Formigoni non fa rima con dimissioni

mercoledì, 30 maggio 2012

Questo articolo è uscito su “Vanity Fair”.

Gentile direttore,
le scrivo per informare i lettori del suo giornale e della rubrica di Lerner (e lo stesso dott. Lerner) che il presidente Formigoni, a proposito delle referenze su Nicole Minetti, ha parlato del colloquio avuto con don Verzé molto tempo prima della sua scomparsa. La prova è l’Ansa del 2 dicembre 2011 che le allego (ma il presidente Formigoni ne aveva parlato anche prima). Per questo, inviterei il dott. Lerner a non ripetere più in alcuna sede quanto da lui scritto nello scorso numero di Vanity.
Cordialmente,

Gaia Carretta (Portavoce Formigoni)
Con scrupolo degno di miglior causa, Formigoni ci rammenta che non appena esploso lo scandalo egli cercò di giustificare l’assenso dato alla candidatura di Nicole Minetti nel suo listino regionale (con elezione garantita) accampando le rassicurazioni di don Verzè. Ancora vivo.
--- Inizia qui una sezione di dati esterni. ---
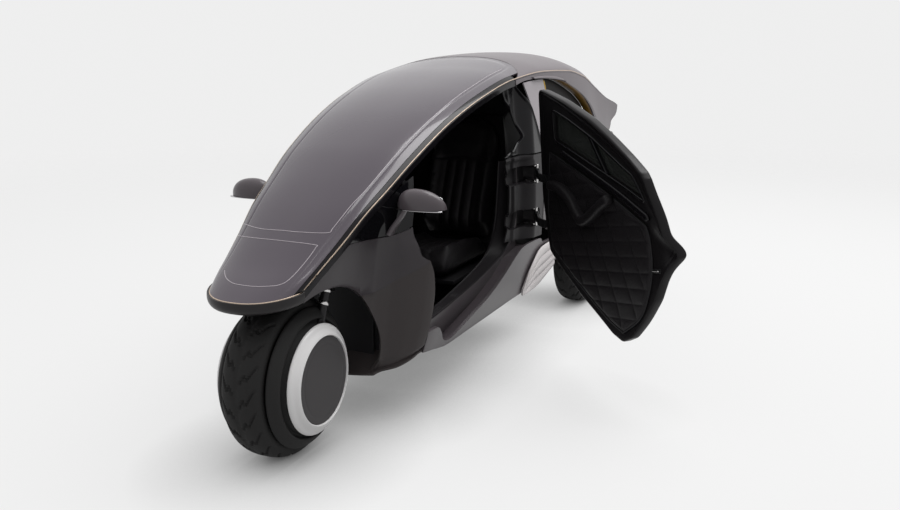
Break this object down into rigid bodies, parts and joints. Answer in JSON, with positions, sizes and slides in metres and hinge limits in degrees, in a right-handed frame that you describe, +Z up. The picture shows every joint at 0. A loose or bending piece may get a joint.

Gli brucerebbe limitarsi a riconoscere che subì la volontà di Berlusconi, ovvero un diktat impossibile da discutere anche per un Celeste come lui. Da bravo maramaldo a scoppio ritardato, Formigoni ha dichiarato a “Vanity” che ora auspicherebbe le dimissioni della Minetti (“certo un bel gesto aiuterebbe…”), ottenendo in risposta un bel rifiuto dell’interessata.
Prendiamolo in parola: “Certo un bel gesto aiuterebbe”. Perché Formigoni non dovrebbe applicare a sé medesimo la sollecitazione rivolta alla consigliera del suo listino? Da un paio di mesi egli va proclamando a destra e a manca, seppur cambiando versione di frequente e senza mai esibire un estratto conto, che lui non ha mai ricevuto favori dai faccendieri Pierangelo Daccò e Antonio Simone. Mai una vacanza pagata. Mai un viaggio a scrocco.
Quando però la magistratura entra in possesso di contratti fasulli e giustificativi di spesa per centinaia di migliaia di euro, con cui si dimostrano gli enormi benefici economici goduti da Formigoni, e lo stesso Daccò precisa che si trattava di regalie mai rimborsate –oplà!- con un guizzo il nostro si divincola e rovescia l’argomento. Il suo tema non è più: mi dimetto se dimostrate che ho ricevuto dei favori dai faccendieri arricchitisi con le consulenze in Regione Lombardia. Ora lo trasforma in: mi dimetto se dimostrate che i suddetti faccendieri hanno ricevuto dei favori grazie a me.
Che meravigliosa faccia tosta. Formigoni sa che Daccò e Simone spadroneggiavano al Pirellone fra assessori, direttori e sottosegretari; ottenevano consulenze private per decine di milioni di euro grazie alla confidenza dimostrata col sottopotere lombardo che a lui si rifaceva. Ma ancora sfida i giudici e l’opinione pubblica, di cui offende l’intelligenza: dimostratelo, se ne siete capaci, che i funzionari e i politici miei sottoposti corrispondessero alla volontà del sottoscritto, quando favorivano i miei generosi compagni di vacanze. Non si trattasse di una mossa disperata, potremmo paragonare tale arzigogolo all’ostentazione di potere tipica di un Padrino: dove mai troverete una traccia, valida come prova in Tribunale, degli ordini trasmessi ai picciotti?
Ora non dica che lo accuso di mafia, il Formigoni. Sto solo dandogli dello sfrontato, oltre che dello scroccone. Egli sa che i soldi pubblici erogati con discrezionalità assoluta dal “suo” Pirellone sono alla base dell’arricchimento illecito dei “suoi” famigli. Però continua a paragonarsi ai colleghi Errani e Vendola, in cerca di comprimari nella vergogna. S’illude ancora che le bugie possano essere dimenticate e che la sua arroganza possa essere scambiata per forza.
Nicole Minetti trova in Roberto Formigoni il perfetto cattivo maestro. Perché non dovrebbe seguirne l’esempio? Lo dice anche la rima: Formigoni non dà le dimissioni.